DTCP NOC commonly becomes relevant where the property falls in an area notified under Section 7A and the transaction concerns a smaller land parcel, especially below the 1 acre threshold, in a setting where the colony is neither licensed nor already regularised and CLU status does not remove the planning concern.

  • Land falls in an area where Section 7A notification applies.
  • Parcel size is below 1 acre.
  • Colony is not licensed.
  • Colony is not otherwise protected by planning approval or recognised exception.
  • CLU has not already been granted in a manner removing the same planning objection.

Recognised exceptions where NOC is generally not asked

  • Transfer deed in blood relation.
  • GPA in blood relation.
  • Land where CLU permission has already been granted.
  • Land in a licensed colony.
  • Land in a colony regularised by Urban Local Body.
  • Land larger than 1 acre.

What ULB NDC means in practice

ULB NDC is a No Dues Certificate issued from the Urban Local Body side. It is fundamentally different from DTCP NOC. Here the concern is not planning permission under Section 7A, but municipal dues and urban local body compliance. In practical registry work, NDC becomes especially important in urban areas and in approved colonies, where municipal records and dues become central.

So while DTCP NOC asks whether the law permits registration of the restricted transfer from a planning perspective, ULB NDC asks whether municipal dues stand cleared for the urban property from a municipal governance perspective.

DTCP NOC vs ULB NDC: direct comparison

Point DTCP NOC ULB NDC
Core function Planning and registration compliance under Section 7A in notified areas. Municipal no-dues clearance in urban area property transactions.
Main concern Unauthorised fragmentation, illegal plotting, unplanned development. Outstanding municipal dues and urban local body compliance.
Relevant authority side Town and Country Planning framework. Municipal Corporation / Municipal Council / Municipal Committee.
Typical trigger Section 7A applies, parcel below 1 acre, non-exempt case. Property falls in urban municipal area where no-dues clearance matters.
Typical exemption logic Blood relation transfer, blood relation GPA, CLU granted land, licensed colony, regularised colony, land above 1 acre.
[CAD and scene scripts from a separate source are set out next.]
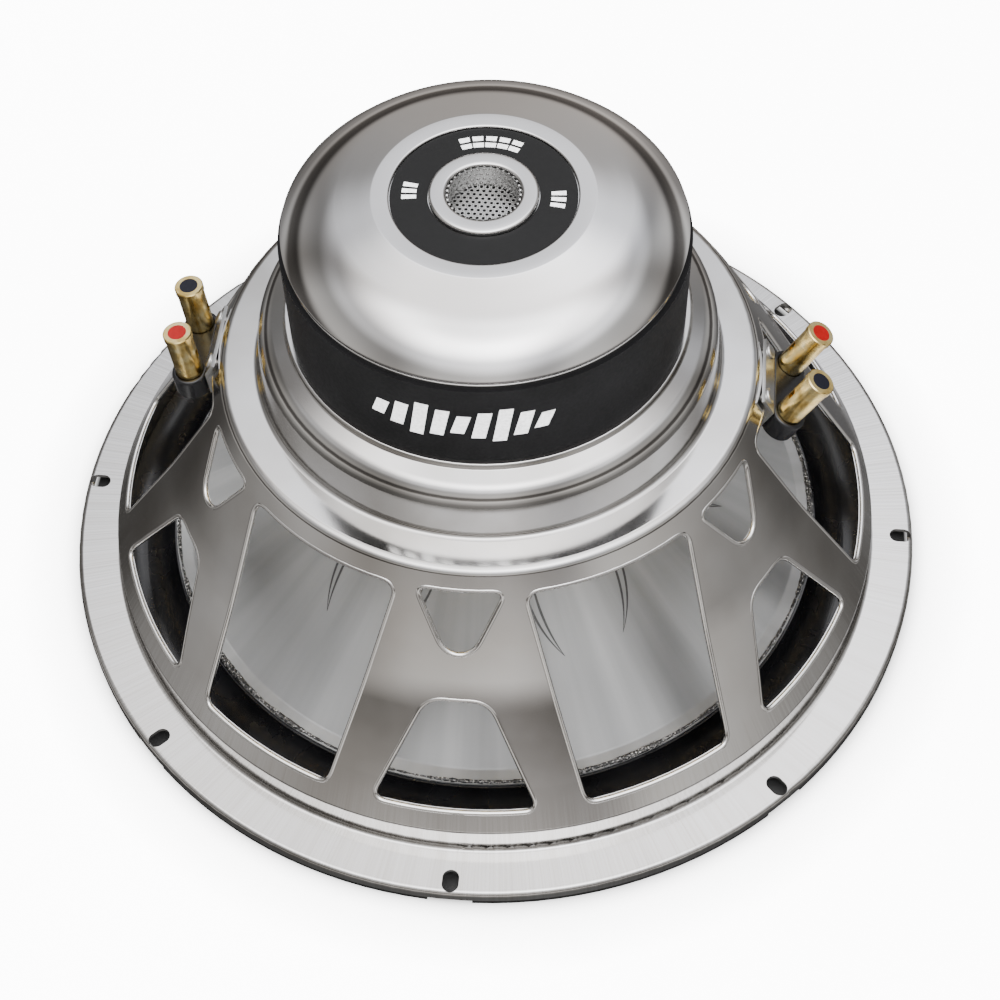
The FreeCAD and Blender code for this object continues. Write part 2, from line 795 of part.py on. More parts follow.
def make_bracket(side):
    wall_top, wall_low, face_low, down = bracket_lines(side)
    bend = crossing(wall_top, (wall_low - wall_top).normalize(), face_low, down)
    section = sheet_face([wall_top, bend, face_low], [0], bracket_t)
    section.translate(Vector(0, -bracket_width / 2, 0))
    plate = around(section.extrude(Vector(0, bracket_width, 0)), terminal_angle[side])
    cuts = [rivet_shank(side, t) for t in bracket_rivet_sides()]
    for y in (-block_screw_half_pitch, block_screw_half_pitch):
        cuts.append(to_terminal(block_screw_shank(y), side))
    return plate.cut(cuts)


def rivet_place(side):
    """Middle of the strip of wall that the bracket lies on, and the outward direction there."""
    wall_top, wall_low, _, _ = bracket_lines(side)
    out = Vector(math.sin(wall_slope), 0, math.cos(wall_slope))
    return (wall_top + wall_low) * 0.5, out


def rivet_shank(side, sideways):
    place, out = rivet_place(side)
    start = place - out * (2 * sheet) + Vector(0, sideways, 0)
    return around(Part.makeCylinder(bracket_rivet_r, 2 * sheet + bracket_t, start, out), terminal_angle[side])


def make_bracket_rivets():
    rivets = []
    for side in terminal_tilt:
        place, out = rivet_place(side)
        for sideways in bracket_rivet_sides():
            start = place + out * bracket_t + Vector(0, sideways, 0)
            head = Part.makeCylinder(bracket_rivet_head_r, bracket_rivet_head_t, start, out)
            head = head.makeFillet(bracket_rivet_head_round, [head.Edges[0]])
            head = around(head, terminal_angle[side])
            rivets.append(head.fuse(rivet_shank(side, sideways)).removeSplitter())
    return rivets


# ---------------------------------------------------------------- leads
def lead_path(side, sideways):
    """From the solder tag, in a slack loop, up to the spider's rim (side's radial plane)."""
    tilt = math.radians(terminal_tilt[side])
    corner = terminal_place(side)
    inward = Vector(-math.cos(tilt), 0, math.sin(tilt))
    down = Vector(-math.sin(tilt), 0, -math.cos(tilt))
    tag_end = corner + inward * (tag_length - tag_width / 2) + down * (block_t + tag_t + lead_r)
    rim = rz(lead_rim_r, ledge_under_z - spider_t - lace_clear - lace_t)
    below = rz(rim.x - lead_rim_slack, tag_end.z - lead_sag)
    points = [tag_end, rz(tag_end.x - lead_tag_slack, tag_end.z - lead_sag), below, rim]
    shift = Vector(0, sideways, 0)
    return [p + shift for p in points]


def make_lead_tails():
    tails = []
    for side in terminal_tilt:
        for y in barrel_sides():
            points = lead_path(side, y)
            reach = (points[1] - points[2]).Length * lead_bend_share
            path = Part.Wire(rounded_edges(points, [reach, reach]))
            start = (points[1] - points[0]).normalize()
            circle = Part.Wire(Part.makeCircle(lead_r, points[0], start))
            tails.append(around(path.makePipeShell([circle], True, False), terminal_angle[side]))
    return tails


def build():
    os.makedirs("parts", exist_ok=True)
    save("basket", make_basket())
    save("front_gasket", make_gasket())
    save("surround", make_surround())
    save("spider", make_spider())
    save("cone", make_cone())
    save("dust_cap", make_dust_cap())
    save("coil_former", make_former())
    save("winding_inner", make_winding(0))
    save("winding_outer", make_winding(1))
    save("front_plate", make_front_plate())
    save("plate_rivets", make_plate_rivets())
    save("magnet", make_magnet())
    save("pole_yoke", make_yoke())
    save("magnet_boot", make_boot())
    save("motor_cap", make_motor_cap())
    save("label_ring", make_label_ring())
    save("vent_collar", make_vent_collar())
    save("vent_mesh", make_vent_mesh())
    save("bracket_rivets", make_bracket_rivets())
    save("laced_leads", make_laced_leads())
    save("lead_tails", make_lead_tails())
    for side in terminal_tilt:
        save("terminal_block_" + side, make_block(side))
        save("terminal_bracket_" + side, make_bracket(side))
        screws = [block_screw(y) for y in (-block_screw_half_pitch, block_screw_half_pitch)]
        save("block_screws_" + side, [to_terminal(s, side) for s in screws])
        for colour, y in zip(("black", "red"), barrel_sides()):
            end = "_" + side + "_" + colour
            save("barrel" + end, to_terminal(barrel_body(), side, y))
            save("barrel_insert" + end, to_terminal(insert_body(), side, y))
            save("contact_post" + end, to_terminal(post_body(), side, y))
            save("return_spring" + end, to_terminal(spring_body(), side, y))
            save("solder_tag" + end, to_terminal(tag_body(), side, y))


build()
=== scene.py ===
"""Looks of the car subwoofer: finished pieces, materials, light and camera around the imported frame.

Lengths are metres in the frame's own axes: +Z up through the motor, origin on the driver's axis at the
gasket's resting face.
"""
import json
import math
import random

import bpy
import bmesh
from mathutils import Matrix, Vector


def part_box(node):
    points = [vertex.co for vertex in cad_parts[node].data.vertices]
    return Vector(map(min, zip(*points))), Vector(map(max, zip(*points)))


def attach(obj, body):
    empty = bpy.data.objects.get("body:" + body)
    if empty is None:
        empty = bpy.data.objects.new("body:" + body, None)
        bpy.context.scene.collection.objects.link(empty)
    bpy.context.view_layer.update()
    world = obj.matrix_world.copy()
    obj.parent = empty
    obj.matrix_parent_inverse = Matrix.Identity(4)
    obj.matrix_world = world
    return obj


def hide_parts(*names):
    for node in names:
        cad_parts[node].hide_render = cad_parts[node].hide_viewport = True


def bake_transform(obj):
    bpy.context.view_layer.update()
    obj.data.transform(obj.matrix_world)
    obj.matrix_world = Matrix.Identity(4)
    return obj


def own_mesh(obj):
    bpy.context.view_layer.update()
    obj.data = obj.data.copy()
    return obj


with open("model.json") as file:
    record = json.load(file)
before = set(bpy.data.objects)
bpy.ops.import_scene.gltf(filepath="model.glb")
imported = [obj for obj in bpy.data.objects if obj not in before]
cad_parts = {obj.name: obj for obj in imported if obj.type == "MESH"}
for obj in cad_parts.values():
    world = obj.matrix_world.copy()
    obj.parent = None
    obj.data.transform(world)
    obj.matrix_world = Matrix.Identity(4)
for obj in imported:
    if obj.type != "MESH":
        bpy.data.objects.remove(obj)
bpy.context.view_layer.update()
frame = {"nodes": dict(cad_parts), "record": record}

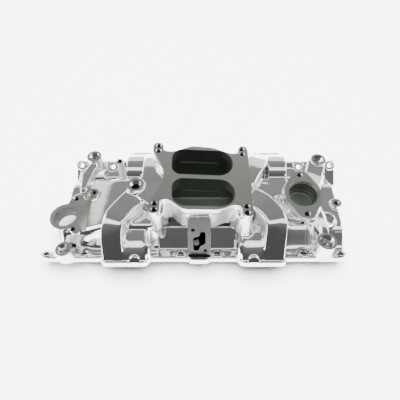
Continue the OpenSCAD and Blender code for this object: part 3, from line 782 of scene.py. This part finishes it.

Depends on municipal status and dues position rather than Section 7A style exemption logic.

Practical applicability matrix

The confusion usually disappears once the property is mapped against three variables together: whether the area is urban, whether Section 7A applies, and whether the case falls within an exemption or colony-status exception.

A

Urban area + Section 7A + plot under 1 acre + colony not licensed

This is the situation where both planning and municipal compliance concerns can arise together.

NOC required NDC required
B

Urban area but not notified under Section 7A

Municipal urban compliance remains relevant, but the Section 7A planning bar is absent.

NOC not required NDC required
C

Section 7A notified area but not urban municipal area

Planning control applies, but the municipal no-dues side may not arise in the same way.

NOC required NDC not required
D

Licensed colony / regularised colony / CLU granted / land above 1 acre

These are the situations where the Section 7A objection is often neutralised, though municipal dues issues may still remain where applicable.

NOC generally not required NDC may still apply

Why the market gets this wrong so often

In everyday property dealing, NOC and NDC are often spoken about casually as if both mean the same thing. That causes major confusion. Another common mistake is assuming that if the document is named a transfer deed, exchange deed, GPA route, or some other label, the planning issue disappears. It does not work that way.

The registry problem usually surfaces at the last stage because parties assume document drafting can override the compliance position. It cannot. The planning side, the municipal side, colony status, parcel size, and the exact location all matter.

Why this matters before drafting or signing

A buyer or seller who assumes that “approval will be seen later at the registry office” often reaches the most expensive stage of the transaction before discovering a basic compliance defect. This can lead to delayed registration, renegotiation, fresh paperwork, or even a breakdown of the transaction after token money or substantial payment has already moved.

That is why, in such matters, the real value lies in identifying at the start whether the property is in a Section 7A notified zone, whether it is urban for NDC purposes, whether the colony is licensed or regularised, whether CLU changes the position, and whether the parcel size takes the case out of the statutory concern.

Due diligence checklist before registry

  • Confirm whether the property falls in a controlled area.
  • Confirm whether Section 7A notification applies to that area.
  • Check whether the land parcel is below or above 1 acre.
  • Verify whether the transaction falls in blood relation exception.
  • Check whether CLU has already been granted.
  • Check whether the colony is licensed.
  • Check whether the colony has been regularised by Urban Local Body.
  • Check whether the property lies in an urban municipal area where NDC becomes relevant.
  • Check current municipal dues before finalising transaction structure.

Need the NOC or NDC position checked before you move ahead?

We can review the plot category, colony status, Section 7A angle, urban area applicability, and transaction structure before registry so the compliance position is clearer before money and drafting go too far.

Frequently asked questions

Is DTCP NOC required for every plot sale in Haryana?

No. It is linked to the Section 7A position of the area and the nature of the parcel and transaction. It is not a universal requirement for every sale.

Is ULB NDC the same as DTCP NOC?

No. DTCP NOC is a planning and registration restriction issue. ULB NDC is a municipal no-dues issue in urban area property transactions.

Can both NOC and NDC be required together?

Yes. In an urban area where Section 7A also applies and the plot is under the restricted threshold with no applicable exception, both may become relevant.

Does land above 1 acre change the Section 7A position?

Yes, that is one of the important thresholds in understanding when the Section 7A restriction is generally not asked in the same way.